Madalena Freire
"o que diferencia o homem do animal é o exercício do registro da memória humana"
Vygotsky
O educador no seu ensinar, está em permanente fazer, propondo atividades, encaminhando propostas aos
seus alunos.
Por isto mesmo sua ação tem que ser pensada, refletida para que não caia no praticismo nem no
"bomberismo pedagógico".
Esta ação pensante, onde prática, teoria e consciência são gestadas é de fundamental importância em seu
processo de formação.
Contudo, não é todo educador que tem apropriado seus desejos, seu fazer, seu pensamento na construção
consciente de sua prática e teoria.
Como despertá-lo deste sonho alienado, reprodutor mecânico de modismos pedagógicos?
Como formá-los para que sejam atores e autores conscientes de seu destino pedagógico e político?

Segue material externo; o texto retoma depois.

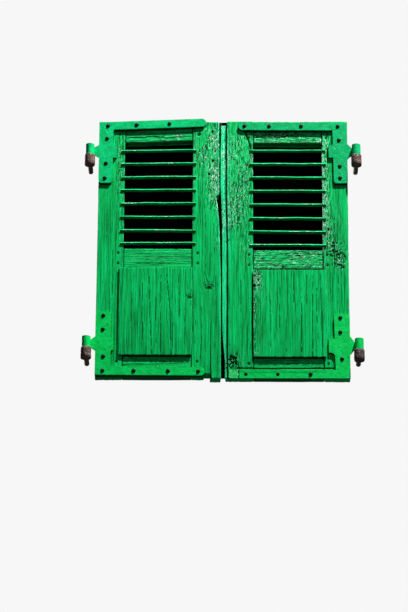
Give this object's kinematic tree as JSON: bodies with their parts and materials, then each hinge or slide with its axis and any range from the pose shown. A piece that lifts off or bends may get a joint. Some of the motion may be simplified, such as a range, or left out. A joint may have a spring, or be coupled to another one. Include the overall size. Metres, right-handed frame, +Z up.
{
  "type": "window shutters",
  "caption": "Pair of painted wooden window shutter leaves with fixed louvres over board panels, on strap hinges hung on wall pintles, tied inside by a hook.",
  "frame": {"origin": "middle of the four pintle tails, in the plane of the closed leaves' back faces", "axes": "+X to the right seen from outside, +Y into the wall, +Z up"},
  "size_m": [0.89, 0.107, 0.9089],
  "materials": {
    "painted_wood": "weathered green paint",
    "peg_wood": "painted over",
    "painted_iron": "thick green paint",
    "painted_fasteners": "thick green paint",
    "rusty_iron": "rusty",
    "latch_iron": "worn green paint"
  },
  "bodies": {
    "pintles": {"upper_left_pintle": "rusty_iron", "lower_left_pintle": "rusty_iron", "upper_right_pintle": "rusty_iron", "lower_right_pintle": "rusty_iron"},
    "left_leaf": {"left_hinge_stile": "painted_wood", "left_meeting_stile": "painted_wood", "left_top_rail": "painted_wood", "left_mid_rail": "painted_wood", "left_bottom_rail": "painted_wood", "left_panel": "painted_wood", "left_slat_1": "painted_wood", "left_slat_2": "painted_wood", "left_slat_3": "painted_wood", "left_slat_4": "painted_wood", "left_slat_5": "painted_wood", "left_slat_6": "painted_wood", "left_slat_7": "painted_wood", "left_slat_8": "painted_wood", "left_pegs": "peg_wood", "left_top_hinge": "painted_iron", "left_top_bolts": "painted_fasteners", "left_top_nuts": "painted_fasteners", "left_top_washers": "painted_fasteners", "left_bottom_hinge": "painted_iron", "left_bottom_bolts": "painted_fasteners", "left_bottom_nuts": "painted_fasteners", "left_bottom_washers": "painted_fasteners", "latch_staple": "latch_iron"},
    "right_leaf": {"right_hinge_stile": "painted_wood", "right_meeting_stile": "painted_wood", "right_top_rail": "painted_wood", "right_mid_rail": "painted_wood", "right_bottom_rail": "painted_wood", "right_panel": "painted_wood", "right_slat_1": "painted_wood", "right_slat_2": "painted_wood", "right_slat_3": "painted_wood", "right_slat_4": "painted_wood", "right_slat_5": "painted_wood", "right_slat_6": "painted_wood", "right_slat_7": "painted_wood", "right_slat_8": "painted_wood", "right_pegs": "peg_wood", "right_top_hinge": "painted_iron", "right_top_bolts": "painted_fasteners", "right_top_nuts": "painted_fasteners", "right_top_washers": "painted_fasteners", "right_bottom_hinge": "painted_iron", "right_bottom_bolts": "painted_fasteners", "right_bottom_nuts": "painted_fasteners", "right_bottom_washers": "painted_fasteners", "latch_pivot": "latch_iron"},
    "hook": {"latch_hook": "latch_iron"}
  },
  "joints": [
    {"name": "left_leaf_swing", "type": "hinge", "parent": "pintles", "child": "left_leaf", "pos_m": [-0.428, -0.05005, 0], "axis": [0, 0, -1], "range_deg": [0, 180]},
    {"name": "right_leaf_swing", "type": "hinge", "parent": "pintles", "child": "right_leaf", "pos_m": [0.428, -0.05005, 0], "axis": [0, 0, 1], "range_deg": [0, 180]},
    {"name": "latch_hook_turn", "type": "hinge", "parent": "right_leaf", "child": "hook", "pos_m": [0.045, 0.007, -0.0079], "axis": [0, -1, 0], "range_deg": [0, 270]}
  ]
}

Como
exigir que já estejam prontos para determinada prática pedagógica se nunca, ou muito pouco, exercitaram o
seu pensar reflexivo e a socialização de suas idéias?

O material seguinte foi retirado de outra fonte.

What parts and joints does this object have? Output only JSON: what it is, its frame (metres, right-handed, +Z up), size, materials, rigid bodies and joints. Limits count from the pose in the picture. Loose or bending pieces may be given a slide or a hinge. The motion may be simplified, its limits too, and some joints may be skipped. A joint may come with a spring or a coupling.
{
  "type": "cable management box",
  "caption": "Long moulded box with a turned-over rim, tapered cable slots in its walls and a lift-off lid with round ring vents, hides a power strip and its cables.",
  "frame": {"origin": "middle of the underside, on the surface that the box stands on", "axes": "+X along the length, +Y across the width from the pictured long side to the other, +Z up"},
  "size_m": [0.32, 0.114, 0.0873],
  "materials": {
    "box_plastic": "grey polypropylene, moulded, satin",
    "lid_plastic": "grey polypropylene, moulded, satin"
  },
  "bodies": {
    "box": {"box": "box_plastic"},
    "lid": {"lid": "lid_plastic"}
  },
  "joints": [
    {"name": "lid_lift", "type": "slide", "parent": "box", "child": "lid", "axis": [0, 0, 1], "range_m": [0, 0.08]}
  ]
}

O registro da reflexão sobre a prática constitui-se como instrumento indispensável à construção desse sujeito
criador, desejante e autor de seu próprio sonho. O registro permite romper a anestesia diante de um
cotidiano cego, passivo ou compulsivo, porque obriga pensar.
Permite ganhar o distanciamento necessário ao ato de refletir sobre o próprio fazer sinalizando para o estudo
e busca de fundamentação teórica.
Permite também a retomada e revisão de encaminhamentos feitos, porque possibilita a avaliação sobre a
prática, constituindo-se fonte de investigação e replanejamento para a adequação de ações futuras.
O registro permite a sistematização de um estudo feito ou de uma situação de aprendizagem vivida. O
registro é História, memória individual e coletiva eternizadas na palavra grafada. É o meio capaz de tornar o
educador consciente de sua prática de ensino, tanto quanto do compromisso político que a reveste.
Mas não é fácil escrever e refletir sobre nossa ação de ensino.
No decorrer destes anos, desde 1979, tanto no
acompanhamento da reflexão de educadores, como no meu exercício permanente de reflexão e registro
sobre a minha própria prática, tenho me certificado da importância desse exercício no processo de
apropriação do pensamento.
A seleção, por cada um, do que é relevante ser registrado se faz lenta e gradual. A princípio não há clareza
sobre as prioridades, sobre o que é importante guardar para além da lembrança, as vezes vaga, que pode ser
guardada pela memória imediata.
No processo de formação de educadores entendemos ser de extrema importância o desenvolvimento do registro enquanto ação sistemática e ritual do educador. Nesse sentido, nossa proposta no curso de formação
estrutura-se de forma a propiciar esse exercício, primeiramente, através da escrita sobre a aula, da sua
síntese, que exige o exercício do registro em dois momentos distintos: primeiro, no ato mesmo da aula e
depois, já distanciado dela.
No primeiro momento, o exercício de observação e escuta subsidiam o registro apontando para os dados
mais relevantes e significativos. Na aula, os educadores em curso observam as ações de ensino bem como a
dinâmica constituída pelo grupo e acompanham a discussão dos conteúdos tratados.
O registro posterior, longe do espaço/tempo em que ocorreu a ação, caracteriza um outro e distinto
movimento reflexivo. É nesse momento que os dados coletados podem ser interpretados lançando luzes à
novas hipóteses e encaminhamentos, tanto no que diz respeito as ações de ensino, quanto no que aponta
para as necessidades da aprendizagem. Dessa maneira, o educador, leitor e produtor de significados, cerca
com rigor o seu pensar estudioso sobre a realidade pedagógica.
Mas não basta registrar e guardar para si o que foi pensado, é fundamental socializar os conteúdos da
reflexão de cada um para todos.
É fundamental a oferta do entendimento individual para a construção do
acervo coletivo. Como bem pontuava Paulo Freire, o registro da reflexão e sua socialização num grupo são
"fundadores da consciência" e assim sendo, sem risco de nos enganarmos, são também instrumentos para a
construção de conhecimento.
Nesse aprendizado permanente de escrever e socializar nossa reflexão valendo-nos do diálogo com outros,
sedimenta-se a disciplina intelectual tão necessária a um educador pesquisador, estudioso do que faz e da
fundamentação teórica que o inspira no seu ensinar.
O registro é instrumento para a construção da competência desse profissional reflexivo, que recupera em si o
papel de intelectual que faz ciência da educação.